> **PROBLEM TO WORK ON**: Quote the whole listing word for word, please.

++++ DATA SHOWN ++++

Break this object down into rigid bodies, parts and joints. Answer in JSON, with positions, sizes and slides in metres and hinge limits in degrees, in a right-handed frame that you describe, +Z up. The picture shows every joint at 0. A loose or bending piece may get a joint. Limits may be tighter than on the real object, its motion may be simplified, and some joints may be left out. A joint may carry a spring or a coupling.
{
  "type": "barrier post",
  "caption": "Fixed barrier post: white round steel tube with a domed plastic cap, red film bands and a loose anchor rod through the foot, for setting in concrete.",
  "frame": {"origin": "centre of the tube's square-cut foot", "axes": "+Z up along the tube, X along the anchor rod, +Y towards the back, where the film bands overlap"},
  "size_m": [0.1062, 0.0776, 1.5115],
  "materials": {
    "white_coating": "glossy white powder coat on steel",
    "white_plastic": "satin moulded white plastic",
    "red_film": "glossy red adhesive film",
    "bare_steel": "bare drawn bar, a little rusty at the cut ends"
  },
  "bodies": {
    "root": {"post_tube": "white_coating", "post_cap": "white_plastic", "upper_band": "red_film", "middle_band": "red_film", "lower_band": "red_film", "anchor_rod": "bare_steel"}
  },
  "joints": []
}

++++

> **EXERCISE OUTPUT**:
Break this object down into rigid bodies, parts and joints. Answer in JSON, with positions, sizes and slides in metres and hinge limits in degrees, in a right-handed frame that you describe, +Z up. The picture shows every joint at 0. A loose or bending piece may get a joint. Limits may be tighter than on the real object, its motion may be simplified, and some joints may be left out. A joint may carry a spring or a coupling.
{
  "type": "barrier post",
  "caption": "Fixed barrier post: white round steel tube with a domed plastic cap, red film bands and a loose anchor rod through the foot, for setting in concrete.",
  "frame": {"origin": "centre of the tube's square-cut foot", "axes": "+Z up along the tube, X along the anchor rod, +Y towards the back, where the film bands overlap"},
  "size_m": [0.1062, 0.0776, 1.5115],
  "materials": {
    "white_coating": "glossy white powder coat on steel",
    "white_plastic": "satin moulded white plastic",
    "red_film": "glossy red adhesive film",
    "bare_steel": "bare drawn bar, a little rusty at the cut ends"
  },
  "bodies": {
    "root": {"post_tube": "white_coating", "post_cap": "white_plastic", "upper_band": "red_film", "middle_band": "red_film", "lower_band": "red_film", "anchor_rod": "bare_steel"}
  },
  "joints": []
}